## WRITTEN TASK:
Wherever a line holds the word "Identity", copy that line out.
===== DATASET EXTRACT =====
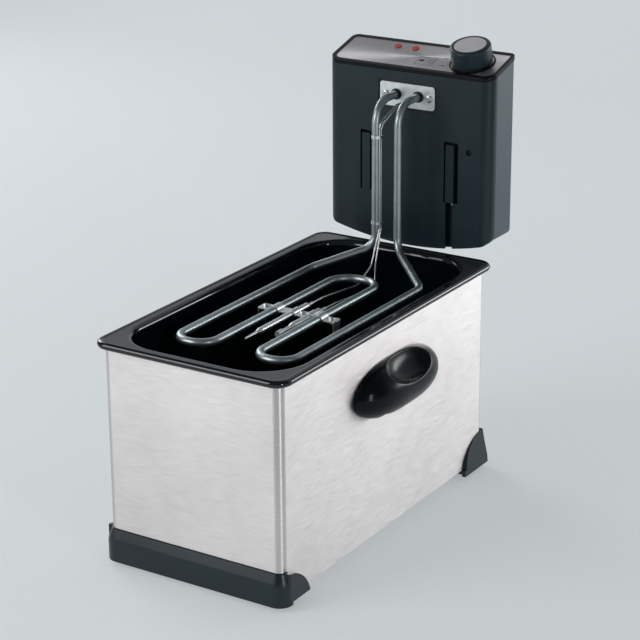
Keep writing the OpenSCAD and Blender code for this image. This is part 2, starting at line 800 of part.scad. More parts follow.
module limiter_body() color(cream_c) head_frame() translate([reset_x, 0, reset_z]) difference() {
    box = [19, 18, 18];
    box_y = 9.5;
    nose_y = 4.2;
    union() {
        translate([-box.x / 2, box_y, -box.z / 2]) cube(box);
        rotate([-90, 0, 0]) translate([0, 0, nose_y]) cylinder(h = box_y - nose_y + 1, r = 5);
    }
    rotate([-90, 0, 0]) cylinder(h = 18, r = reset_r + screw_fit);
}

module interlock_switch() color(gloss_c) head_frame()
    translate([hanger_x - 9, pocket_d + duct_wall + 0.4, guide_z + 2]) {
        box = [18, 6.5, 11];
        cube(box);
        for (k = [-1:1]) translate([box.x / 2 + 6 * k - 0.4, 2, box.z]) cube([0.8, 3, 4]);
    }

module terminal_block() color(cream_c) head_frame() translate([-36, 22, 58]) difference() {
    block = [48, 14, 16];
    cube(block);
    for (k = [-1:1]) translate([block.x / 2 + block.x / 3 * k, block.y / 2, block.z / 2])
        cylinder(h = block.z, r = 3.2);
}

module cord_gland() color(rubber_c) head_frame() translate([gland_x, 0, gland_z])
    rotate([-90, 0, 0]) difference() {
        inner_face = head_d - seam_step - shell_t;
        collar = 2;
        union() {
            translate([0, 0, inner_face - collar]) cylinder(h = shell_t + collar, r = gland_r - 0.1);
            translate([0, 0, inner_face - collar - 1.4]) cylinder(h = 3, r = gland_r + collar);
        }
        cylinder(h = reach, r = cord_r);
    }

// ---------- Heating element ----------

module element_flange() color(zinc_c) head_frame() translate([0, 0, flange_z]) difference() {
    along_y(-flange_proud, flange_plate.z - flange_proud)
        rounded_rect(flange_plate.x, flange_plate.y, flange_corner);
    for (s = [-1, 1]) {
        translate([s * leg_pitch / 2, 0, exit_z - flange_z]) rotate([90, 0, 0])
            cylinder(h = through, r = tube_r + screw_fit, center = true);
        translate([s * flange_screw_x, 0, 0]) rotate([90, 0, 0])
            cylinder(h = through, r = screw_bore_r, center = true);
    }
    translate([capillary_hole_x, 0, capillary_hole_z]) rotate([90, 0, 0])
        cylinder(h = through, r = capillary_hole_r, center = true);
}

module flange_screws() color(zinc_c) head_frame()
    for (s = [-1, 1]) translate([s * flange_screw_x, -flange_proud, flange_z])
        rotate([90, 0, 0]) rotate(20 * s) pan_screw(screw_r, 7, 3.7, 2.2);

module tube_ferrules() color(tube_c) head_frame()
    for (s = [-1, 1]) translate([s * leg_pitch / 2, -flange_proud, exit_z]) rotate([90, 0, 0])
        difference() {
            union() {
                cylinder(h = 1.6, r = tube_r + 1.6);
                cylinder(h = 3, r = tube_r + 0.8);
            }
            cylinder(h = through, r = tube_r + screw_fit, center = true);
        }

module heating_element() color(tube_c) head_frame()
    bent_tube(element_path, element_radii, tube_r, $fn = 32);

module element_terminals() color(brass_c) head_frame()
    for (s = [-1, 1]) translate([s * leg_pitch / 2, 12, exit_z]) rotate([-90, 0, 0]) {
        cylinder(h = 2.5, r = 3);
        cylinder(h = 9, r = 1.4);
        translate([-3, -0.5, 4]) cube([6, 1, 7]);
    }

clamped = [[-inner_pitch / 2, tube_r], [inner_pitch / 2, tube_r], bulb_a, bulb_b];

// Half of the clamp, seen along the tubes: flat strips with a saddle over each rod
module clamp_profile() difference() {
    union() {
        translate([-clamp_half, 0]) square([2 * clamp_half, clamp_t]);
        intersection() {
            union() for (c = clamped) translate([c[0], 0]) circle(c[1] + clamp_t);
            translate([-clamp_half, 0]) square([2 * clamp_half, clamp_half]);
        }
    }
    for (c = clamped) translate([c[0], 0]) circle(c[1] + 2 * eps);
}

module clamp_frame() head_frame() translate([0, clamp_y, coil_z]) children();

module clamp_holes() for (x = clamp_screw_xs) translate([x, 0, 0])
    cylinder(h = through, r = clamp_screw_r + screw_fit, center = true);

module clamp_upper() color(zinc_c) clamp_frame() difference() {
    along_y(-clamp_w / 2, clamp_w / 2) clamp_profile();
    clamp_holes();
}

module clamp_lower() color(zinc_c) clamp_frame() difference() {
    union() {
        mirror([0, 0, 1]) along_y(-clamp_w / 2, clamp_w / 2) clamp_profile();
        for (s = [-1, 1]) translate([s * (clamp_half - clamp_t / 2), 0, -clamp_foot_h / 2])
            cube([clamp_t, clamp_w, clamp_foot_h], center = true);
        for (s = [-1, 1]) translate([s * (clamp_half + clamp_toe / 2 - clamp_t), 0,
                clamp_t / 2 - clamp_foot_h])
            cube([clamp_toe, clamp_w, clamp_t], center = true);
    }
    clamp_holes();
}

module clamp_screws() color(zinc_c) clamp_frame()
    for (x = clamp_screw_xs) translate([x, 0, clamp_t]) rotate(17 * x) {
        pan_screw(clamp_screw_r, 5.5, 3, 1.8);
        translate([0, 0, -clamp_t * 2 - 1.8]) cylinder(h = 1.8, r = 2.9, $fn = 6);
    }

// Sections of the two sensor bulbs: start along the tubes, length, first and last radius
thermostat_bulb_parts = [[-82, 18, 0.9, 1.4], [-64, 6, 1.4, bulb_a[1]], [22, 4, bulb_a[1], 1.3]];
thermostat_bulb_rods = [[-58, 80, bulb_a[1]], [26, 6, 1.3]];
limiter_bulb_parts = [[-38, 6, 2, bulb_b[1]], [14, 4, bulb_b[1], 1.6]];
limiter_bulb_rods = [[-58, 8, 2.9], [-50, 12, 2], [-32, 46, bulb_b[1]], [18, 7, 1.6]];

// Sensor bulbs lie between the inner runs, held by the clamp
module sensor_bulb(across, cones, rods) clamp_frame() translate([across, 0, 0])
    rotate([-90, 0, 0]) {
        for (c = cones) translate([0, 0, c[0]]) cylinder(h = c[1], r1 = c[2], r2 = c[3]);
        for (c = rods) translate([0, 0, c[0]]) cylinder(h = c[1], r = c[2]);
    }

module thermostat_bulb() color(zinc_c)
    sensor_bulb(bulb_a[0], thermostat_bulb_parts, thermostat_bulb_rods);
module limiter_bulb() color(zinc_c)
    sensor_bulb(bulb_b[0], limiter_bulb_parts, limiter_bulb_rods);

leg_side = -leg_pitch / 2;
leg_gap = tube_r + capillary_r + 0.2;            // from the leg's middle to a capillary's

// Thin copper line from a bulb, back under the middle loop, up beside the left leg and into the
// head. The line in the front lane turns higher than the other, so they don't touch.
module capillary(start, lane) {
    x_leg = leg_side + leg_gap;
    y_leg = -leg_reach + lane;
    hole = [capillary_hole_x + lane * 0.86, 8, flange_z + capillary_hole_z];
    bent_tube([start, start + [0, 18, 0], [start.x - 2, coil_back + 4, coil_z - 8],
        [x_leg, y_leg - 13 + lane * 2.1, coil_z + 4], [x_leg, y_leg, 26],
        [x_leg, y_leg, 132.5 - lane * 1.5], [hole.x, -16, hole.z], hole],
        [0, 9, 12, 9, 14, 10, 7, 0], capillary_r, $fn = 16);
}

module thermostat_capillary() color(brass_c) head_frame()
    capillary([bulb_a[0], clamp_y + 32, coil_z], -capillary_lane);
module limiter_capillary() color(brass_c) head_frame()
    capillary([bulb_b[0], clamp_y + 25, coil_z], capillary_lane);

module capillary_clips() color(zinc_c) head_frame()
    for (z = clip_zs) translate([leg_side, -leg_reach, z]) difference() {
        union() {
            cylinder(h = 3, r = tube_r + 0.7);
            translate([0, -3, 0]) cube([leg_gap + 1.6, 6, 3]);
        }
        translate([0, 0, -1]) cylinder(h = 5, r = tube_r + 0.03);
        for (lane = [-capillary_lane, capillary_lane])
            translate([leg_gap, lane, -1]) cylinder(h = 5, r = capillary_r + 0.03);
    }

// ---------- Controls that move ----------

module control_knob() color(front_c) panel_place() translate([knob_x, knob_v, knob_seat])
    difference() {
        edge_r = 3;
        rotate_extrude() {
            square([knob_d / 2, knob_h - edge_r]);
            square([knob_d / 2 - edge_r, knob_h]);
            translate([knob_d / 2 - edge_r, knob_h - edge_r]) circle(edge_r);
        }
        translate([0, 0, knob_h - cap_sink]) cylinder(h = knob_h, r = knob_d / 2 - cap_margin);
        translate([0, 0, -1]) cylinder(h = knob_bore + 1, r = spindle_r + 2 * eps);
        // Hollow underside
        translate([0, 0, -1]) difference() {
            cylinder(h = knob_bore, r = knob_d / 2 - shell_t);
            cylinder(h = reach, r = hub_r, center = true);
        }
    }

module knob_cap() color(steel_c) panel_place() translate([knob_x, knob_v, knob_seat])
    translate([0, 0, knob_h - cap_sink + 0.05]) {
        cylinder(h = 0.9, r = knob_d / 2 - cap_margin - 0.1);
        // Raised mark
        translate([0, knob_d / 2 - 7.5, 0]) cylinder(h = 1.1, r = 1);
    }

module knob_spindle() color(zinc_c) panel_place() translate([knob_x, knob_v, -spindle_l])
    cylinder(h = knob_seat + knob_bore - 1 + spindle_l, r = spindle_r);

module reset_button() color(gloss_c) head_frame()
    translate([reset_x, 1.6, reset_z]) rotate([-90, 0, 0]) {
        chamfer = 0.5;
        cylinder(h = 13, r = reset_r);
        translate([0, 0, -chamfer]) cylinder(h = chamfer, r1 = reset_r - chamfer, r2 = reset_r);
    }

module interlock_pin() color(cream_c) head_frame()
    translate([pin_x, tongue_y + tongue_t / 2, guide_z - pin_drop]) {
        tip = 0.6;
        cylinder(h = pin_l, r = pin_r);
        translate([0, 0, -tip]) cylinder(h = tip, r1 = pin_r - tip, r2 = pin_r);
    }

housing_shell();
base_plate();
front_foot_bar();
rear_foot_left();
rear_foot_right();
rubber_feet();
foot_screws();
side_handle_left();
side_handle_right();
handle_screws();
hanger_left();
hanger_right();
hanger_rivets();
oil_pot();
head_front_shell();
head_rear_shell();
casing_screws();
panel_frame();
panel_plate();
indicator_lamps();
knob_ring();
thermostat_body();
limiter_body();
interlock_switch();
terminal_block();
cord_gland();
element_flange();
flange_screws();
tube_ferrules();
heating_element();
element_terminals();
clamp_upper();
clamp_lower();
clamp_screws();
thermostat_bulb();
thermostat_capillary();
limiter_bulb();
limiter_capillary();
capillary_clips();
control_knob();
knob_cap();
knob_spindle();
reset_button();
interlock_pin();
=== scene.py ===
# %% [markdown]
# # A lift-out electric deep fryer, dressed for a studio picture
# The CAD model gives every part its true size and place. This notebook adds what a
# camera sees: brushed steel, glossy enamel, moulded plastic, soft edges that catch the
# light, real screw heads and the printing on the control panel.
# Everything is in metres, +Z is up and the control head is at the back, towards +Y.

# %% Load the frame
import bpy
import bmesh
import math
import json
from mathutils import Matrix, Vector

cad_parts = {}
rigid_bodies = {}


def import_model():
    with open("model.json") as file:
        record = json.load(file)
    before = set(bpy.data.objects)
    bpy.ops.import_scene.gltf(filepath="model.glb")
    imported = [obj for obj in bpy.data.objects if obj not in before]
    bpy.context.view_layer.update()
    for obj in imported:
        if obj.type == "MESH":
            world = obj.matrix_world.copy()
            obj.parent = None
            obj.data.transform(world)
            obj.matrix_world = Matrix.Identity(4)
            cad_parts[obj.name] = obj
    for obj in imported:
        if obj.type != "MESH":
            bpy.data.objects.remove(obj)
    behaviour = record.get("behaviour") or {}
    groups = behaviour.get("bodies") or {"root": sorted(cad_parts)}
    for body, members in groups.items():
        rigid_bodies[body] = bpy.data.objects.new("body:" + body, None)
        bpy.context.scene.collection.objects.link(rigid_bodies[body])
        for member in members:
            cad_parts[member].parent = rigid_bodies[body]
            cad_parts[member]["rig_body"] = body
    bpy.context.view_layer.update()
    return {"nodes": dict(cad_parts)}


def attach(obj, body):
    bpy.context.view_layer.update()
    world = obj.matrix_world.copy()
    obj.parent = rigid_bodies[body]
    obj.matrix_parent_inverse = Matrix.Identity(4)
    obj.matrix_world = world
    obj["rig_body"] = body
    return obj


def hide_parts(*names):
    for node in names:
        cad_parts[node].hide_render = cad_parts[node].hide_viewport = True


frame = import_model()
nodes = frame["nodes"]
MM = 0.001


# %% [markdown]
# ## Two small tools for node trees
# Shader trees and Geometry Nodes trees are both made of nodes with settings and links.
# One function is enough for both: it adds a node, sets its properties, and gives each
# input either a plain value or a link from another node's output.
# Colours are written as sRGB hex values, the way a paint chart lists them, and turned
# to the linear values that Blender calculates with.

# %% Tools for nodes and colours
def put(tree, kind, inputs=None, **settings):
    made = tree.nodes.new(kind)
    for name, value in settings.items():
        setattr(made, name, value)
    for name, value in (inputs or {}).items():
        if isinstance(value, bpy.types.NodeSocket):
            tree.links.new(value, made.inputs[name])
        else:
            made.inputs[name].default_value = value
    return made


def linear(hex_value):
    channels = [int(hex_value[i:i + 2], 16) / 255 for i in (0, 2, 4)]
    return tuple(c / 12.92 if c <= 0.04045 else ((c + 0.055) / 1.055) ** 2.4
                 for c in channels) + (1.0,)


def new_material(name):
    """An empty node material: its tree, its shader and object coordinates."""
    material = bpy.data.materials.new(name)
    material.use_nodes = True
    tree = material.node_tree
    shader = tree.nodes["Principled BSDF"]
    place = put(tree, "ShaderNodeTexCoord").outputs["Object"]
    return material, tree, shader, place


def link_object(name, data):
    made = bpy.data.objects.new(name, data)
    bpy.context.scene.collection.objects.link(made)
    return made


print("tools ready; mid grey 808080 is", round(linear("808080")[0], 3), "in linear light")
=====
## FINAL RESULT:
            obj.matrix_world = Matrix.Identity(4)
    obj.matrix_parent_inverse = Matrix.Identity(4)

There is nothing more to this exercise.